Iranians awoke on Saturday to the sound of explosions that rattled their windows and shook their homes in the predawn hours as Israel carried out retaliatory strikes in at least three provinces, including Tehran.

But as daylight broke, state television and media outlets affiliated with the powerful Islamic Revolutionary Guards Corps played down the attacks, which Iran’s military said had killed two soldiers.

In a state television broadcast episode titled “An Ordinary Day in Tehran,” reporters stationed around Tehran, the capital, cheerfully proclaimed that all was well. Live shots showed a vegetable market and morning rush-hour traffic.

“Initial assessments suggest Israel’s operation was weak,” reported Tasnim, a semiofficial news agency affiliated with the Revolutionary Guards.

By midmorning, life in Tehran looked normal, according to people in the city. Children were in school, and adults had gone to work.

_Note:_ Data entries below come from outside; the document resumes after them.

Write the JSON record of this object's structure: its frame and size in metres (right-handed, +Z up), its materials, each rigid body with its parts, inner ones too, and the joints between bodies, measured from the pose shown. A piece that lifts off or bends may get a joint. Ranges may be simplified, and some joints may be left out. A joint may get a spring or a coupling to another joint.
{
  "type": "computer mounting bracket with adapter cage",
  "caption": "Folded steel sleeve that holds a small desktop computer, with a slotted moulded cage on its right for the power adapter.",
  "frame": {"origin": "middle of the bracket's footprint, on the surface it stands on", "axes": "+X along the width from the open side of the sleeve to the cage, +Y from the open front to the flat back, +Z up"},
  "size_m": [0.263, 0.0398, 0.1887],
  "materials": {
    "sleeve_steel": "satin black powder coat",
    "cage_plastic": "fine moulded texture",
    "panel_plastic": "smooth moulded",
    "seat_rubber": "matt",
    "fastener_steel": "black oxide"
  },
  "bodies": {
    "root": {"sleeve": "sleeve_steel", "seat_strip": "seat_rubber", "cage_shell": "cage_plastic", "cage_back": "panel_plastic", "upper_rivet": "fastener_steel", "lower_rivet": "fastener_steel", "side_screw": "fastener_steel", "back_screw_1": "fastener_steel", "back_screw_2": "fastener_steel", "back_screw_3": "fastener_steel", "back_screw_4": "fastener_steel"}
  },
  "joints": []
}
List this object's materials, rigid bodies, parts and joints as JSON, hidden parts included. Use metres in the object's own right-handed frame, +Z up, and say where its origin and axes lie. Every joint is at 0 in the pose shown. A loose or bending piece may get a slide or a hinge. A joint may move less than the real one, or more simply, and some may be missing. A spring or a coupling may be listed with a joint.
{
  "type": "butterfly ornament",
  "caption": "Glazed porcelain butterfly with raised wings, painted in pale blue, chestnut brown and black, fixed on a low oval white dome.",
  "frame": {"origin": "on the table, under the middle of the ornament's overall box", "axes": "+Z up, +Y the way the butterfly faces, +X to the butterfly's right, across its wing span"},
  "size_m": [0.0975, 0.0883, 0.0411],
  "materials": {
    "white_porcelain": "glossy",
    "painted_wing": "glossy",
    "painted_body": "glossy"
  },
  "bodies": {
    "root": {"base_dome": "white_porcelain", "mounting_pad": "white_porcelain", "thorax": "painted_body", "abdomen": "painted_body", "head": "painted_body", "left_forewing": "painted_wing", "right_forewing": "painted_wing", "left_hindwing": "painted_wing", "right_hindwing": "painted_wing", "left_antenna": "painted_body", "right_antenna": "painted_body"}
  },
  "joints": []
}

In the attack, Israel struck military bases in the provinces of Tehran, where the capital is located, Ilam and Khuzestan, according to Iran’s national air defense. Khuzestan is the center of Iran’s oil and gas fields and refineries.

Israel’s military said in a statement that it was “conducting precise strikes on military targets in Iran” in response to more than a year of attacks on Israel by Iran and its allied militias across the Middle East.

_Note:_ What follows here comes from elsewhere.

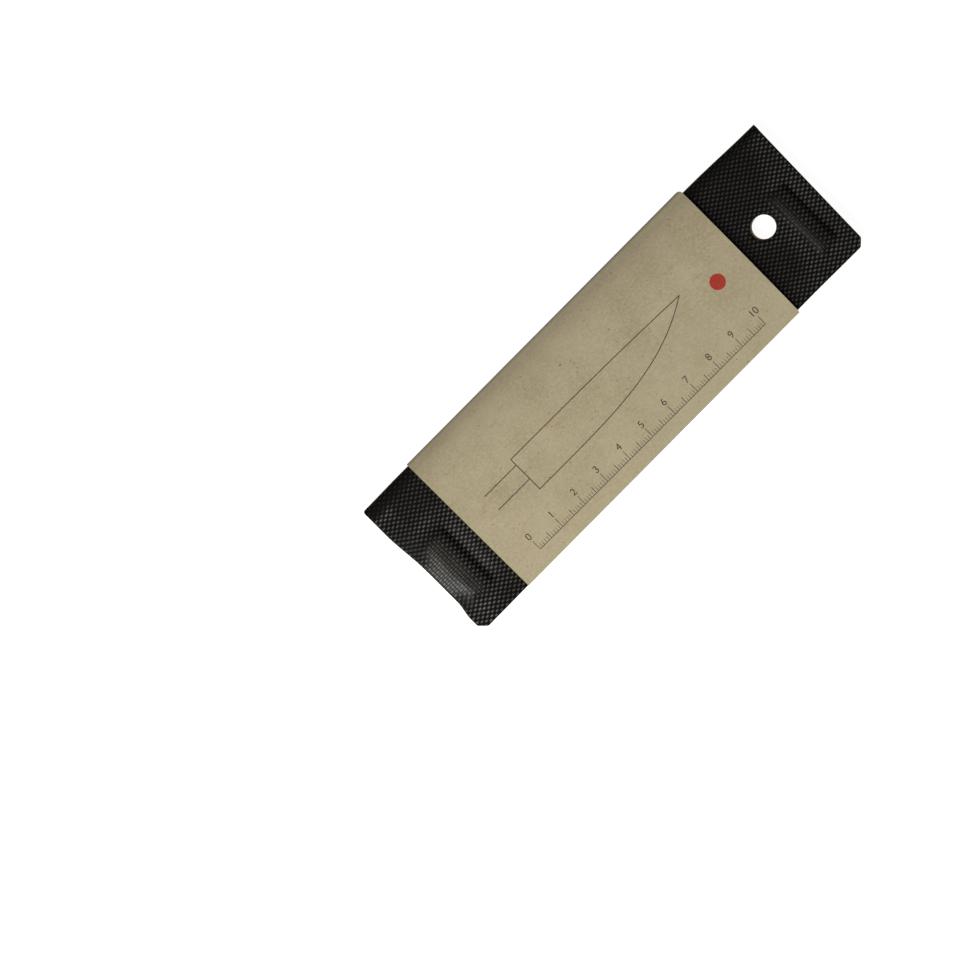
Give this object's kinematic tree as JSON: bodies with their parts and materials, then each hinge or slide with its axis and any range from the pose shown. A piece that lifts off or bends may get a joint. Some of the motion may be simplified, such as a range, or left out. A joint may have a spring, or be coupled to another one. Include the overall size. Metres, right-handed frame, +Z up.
{
  "type": "knife blade guard",
  "caption": "Magnetic knife blade guard: two padded woven leaves joined by a fold, felt lined, with a hang hole and a card jacket that slides off.",
  "frame": {"origin": "centre of the underside of the part's box, on the surface that it lies on", "axes": "+X along the fold towards the tip end with the hang hole, +Y across towards the fold, +Z up through the front leaf"},
  "size_m": [0.173, 0.054, 0.0088],
  "materials": {
    "outer_skin": "black coated fabric with an embossed plain weave, semi-gloss on the weave's crowns",
    "core_board": "brown pressed fibre board",
    "felt": "dark grey short-haired felt",
    "magnet": "dull nickel plate",
    "card": "unbleached kraft card with specks and fibres"
  },
  "bodies": {
    "back_leaf": {"back_outer_skin": "outer_skin", "back_core_board": "core_board", "back_felt_lining": "felt", "back_handle_magnet": "magnet", "back_tip_magnet": "magnet"},
    "fold": {"fold_outer_skin": "outer_skin", "fold_lining": "felt"},
    "front_leaf": {"front_outer_skin": "outer_skin", "front_core_board": "core_board", "front_felt_lining": "felt", "front_handle_magnet": "magnet", "front_tip_magnet": "magnet"},
    "jacket_back": {"jacket_back_panel": "card"},
    "jacket_turn": {"jacket_spine": "card"},
    "jacket_front": {"jacket_front_panel": "card"}
  },
  "joints": [
    {"name": "back_crease", "type": "hinge", "parent": "back_leaf", "child": "fold", "pos_m": [0, 0.02608, 0.0015], "axis": [-1, 0, 0], "range_deg": [0, 90], "deforming": ["fold_outer_skin", "fold_lining"]},
    {"name": "front_crease", "type": "hinge", "parent": "fold", "child": "front_leaf", "pos_m": [0, 0.02608, 0.0073], "axis": [-1, 0, 0], "range_deg": [0, 90]},
    {"name": "jacket_slide", "type": "slide", "parent": "back_leaf", "child": "jacket_back", "axis": [1, 0, 0], "range_m": [0, 0.16]},
    {"name": "jacket_back_crease", "type": "hinge", "parent": "jacket_back", "child": "jacket_turn", "pos_m": [0, 0.02608, 0.0015], "axis": [-1, 0, 0], "range_deg": [0, 90], "deforming": ["jacket_spine"]},
    {"name": "jacket_front_crease", "type": "hinge", "parent": "jacket_turn", "child": "jacket_front", "pos_m": [0, 0.02608, 0.0073], "axis": [-1, 0, 0], "range_deg": [0, 90]}
  ],
  "couplings": [
    {"joint": "front_crease", "follows": "back_crease", "ratio": 1},
    {"joint": "jacket_back_crease", "follows": "back_crease", "ratio": 1},
    {"joint": "jacket_front_crease", "follows": "back_crease", "ratio": 1}
  ]
}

Iran supports Hamas, which led the Oct. 7, 2023, attack on Israel. Israel, which responded by launching a war in the Gaza Strip, says it is aiming to eradicate Hamas.

Iran’s national air defense said in a statement that the Israeli attacks had caused “limited damage” to the military bases and that further assessment was underway. It also said Iran’s air defense system had reduced the damages.

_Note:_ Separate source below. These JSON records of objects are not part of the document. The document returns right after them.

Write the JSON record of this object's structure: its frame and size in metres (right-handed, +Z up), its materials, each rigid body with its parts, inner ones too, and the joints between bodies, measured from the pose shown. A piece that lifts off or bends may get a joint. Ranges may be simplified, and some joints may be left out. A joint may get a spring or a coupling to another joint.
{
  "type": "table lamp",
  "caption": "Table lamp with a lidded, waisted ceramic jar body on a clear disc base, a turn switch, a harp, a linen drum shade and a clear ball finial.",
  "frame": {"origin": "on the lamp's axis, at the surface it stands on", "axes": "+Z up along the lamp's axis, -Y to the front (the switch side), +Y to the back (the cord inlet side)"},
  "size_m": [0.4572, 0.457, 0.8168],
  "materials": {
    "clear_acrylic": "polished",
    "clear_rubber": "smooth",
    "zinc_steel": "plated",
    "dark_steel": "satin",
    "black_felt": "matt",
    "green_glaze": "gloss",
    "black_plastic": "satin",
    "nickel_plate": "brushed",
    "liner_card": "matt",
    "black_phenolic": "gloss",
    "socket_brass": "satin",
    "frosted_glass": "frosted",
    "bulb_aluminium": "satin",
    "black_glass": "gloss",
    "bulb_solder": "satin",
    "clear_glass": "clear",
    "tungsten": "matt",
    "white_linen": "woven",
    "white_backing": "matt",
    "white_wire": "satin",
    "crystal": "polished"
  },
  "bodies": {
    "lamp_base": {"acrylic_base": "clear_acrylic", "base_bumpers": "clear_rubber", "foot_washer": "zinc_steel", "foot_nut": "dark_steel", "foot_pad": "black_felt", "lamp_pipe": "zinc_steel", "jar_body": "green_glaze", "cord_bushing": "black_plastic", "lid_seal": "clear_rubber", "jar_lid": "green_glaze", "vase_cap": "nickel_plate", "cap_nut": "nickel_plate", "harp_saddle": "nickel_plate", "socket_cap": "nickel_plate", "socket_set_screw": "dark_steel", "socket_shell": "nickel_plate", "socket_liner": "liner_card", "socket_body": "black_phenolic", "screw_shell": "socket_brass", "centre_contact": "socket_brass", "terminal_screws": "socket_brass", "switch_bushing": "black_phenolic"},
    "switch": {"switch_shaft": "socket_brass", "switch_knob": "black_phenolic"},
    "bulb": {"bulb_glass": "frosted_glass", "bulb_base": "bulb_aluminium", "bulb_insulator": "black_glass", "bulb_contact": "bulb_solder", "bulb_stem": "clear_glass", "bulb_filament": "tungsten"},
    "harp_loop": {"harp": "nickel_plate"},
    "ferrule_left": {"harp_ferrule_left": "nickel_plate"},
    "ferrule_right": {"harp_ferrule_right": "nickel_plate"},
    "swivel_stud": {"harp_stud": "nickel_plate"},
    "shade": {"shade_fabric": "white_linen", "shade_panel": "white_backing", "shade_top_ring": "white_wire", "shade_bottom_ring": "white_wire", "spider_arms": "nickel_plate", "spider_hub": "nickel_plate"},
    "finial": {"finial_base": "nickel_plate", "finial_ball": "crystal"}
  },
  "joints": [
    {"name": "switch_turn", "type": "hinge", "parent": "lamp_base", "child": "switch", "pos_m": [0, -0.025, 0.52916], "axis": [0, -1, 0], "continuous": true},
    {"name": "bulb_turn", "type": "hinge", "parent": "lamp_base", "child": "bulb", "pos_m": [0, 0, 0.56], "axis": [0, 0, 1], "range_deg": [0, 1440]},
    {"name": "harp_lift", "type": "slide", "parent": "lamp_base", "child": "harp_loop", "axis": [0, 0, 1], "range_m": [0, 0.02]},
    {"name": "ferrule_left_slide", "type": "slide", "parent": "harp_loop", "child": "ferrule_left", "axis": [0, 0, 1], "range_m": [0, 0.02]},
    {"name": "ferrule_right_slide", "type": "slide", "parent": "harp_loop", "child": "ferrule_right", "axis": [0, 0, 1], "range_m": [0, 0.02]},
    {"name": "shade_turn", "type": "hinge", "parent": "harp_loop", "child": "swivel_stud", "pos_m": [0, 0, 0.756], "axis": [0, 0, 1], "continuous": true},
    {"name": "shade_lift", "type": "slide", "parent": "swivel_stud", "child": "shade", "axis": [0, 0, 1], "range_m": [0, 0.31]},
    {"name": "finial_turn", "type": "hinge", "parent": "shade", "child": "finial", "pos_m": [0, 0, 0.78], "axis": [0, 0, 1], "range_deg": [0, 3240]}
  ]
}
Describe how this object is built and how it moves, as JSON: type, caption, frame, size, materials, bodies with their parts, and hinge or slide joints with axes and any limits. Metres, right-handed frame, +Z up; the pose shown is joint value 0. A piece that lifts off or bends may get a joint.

Maryam Naraghi, an Iranian journalist, said she had heard “the sound of bombs and explosions” from her home in Tehran.

Yashar Soltani, a journalist, said he had woken up in Tehran to the sounds of an attack that seemed to be nearby.

“I saw very big lights in the sky,” he said.

Houri, a 42-year-old mother of two in Tehran, said in a telephone interview that after a terrifying night of loud explosions and consoling her crying children, she was anxious about what lay ahead for the country and people, many of whom are weary of conflict and economic hardship. She spoke on the condition of anonymity out of fear of retribution.

She said her husband had stayed glued to satellite television and social media all night for updates on the attacks because the state news media offered such little information.

Two Iranian officials, one a member of the Revolutionary Guards, said that among the sites targeted in Tehran Province was the S-300 air defense of Imam Khomeini International Airport that provides defense cover for parts of the sprawling capital. The officials familiar with the attacks asked not to be named because they were not authorized to speak publicly.

In Tehran Province, at least three Revolutionary Guards missile bases were attacked, the officials said. In a second round of Israeli strikes, the officials said, Israeli drones targeted the secretive Parchin military base in the outskirts of Tehran and one drone hit the base while others were shot down, they added.

Pundits close to the government ridiculed Israel on social media to say that unlike Israelis, who fled to bunkers during Iran’s previous barrage of missile attacks, Iranians were on their roofs watching the “fire crackers.”

“We didn’t see anything, but they have seen a lot,” Mahdi Mohammadi, a senior adviser to the conservative speaker of Parliament, said in a post on X.

Analysts said that the attempts to persuade Iranians that the Israeli airstrikes were not a big deal could be an effort to allow the government an exit ramp if it decides to not respond and end the threat of wider war.

Iranian officials said before the attack that Iran’s response would depend on the severity and scope of Israel’s assault.

“The downplaying of the attacks by Israel, regardless of its scale or targets, indicates a deliberate effort to avoid escalating tensions and going to war,” said Omid Memarian, an Iran expert at DAWN, a Washington-based think tank that focuses on American foreign policy in the Middle East. “The Iranian regime knows it is at a significant disadvantage militarily.”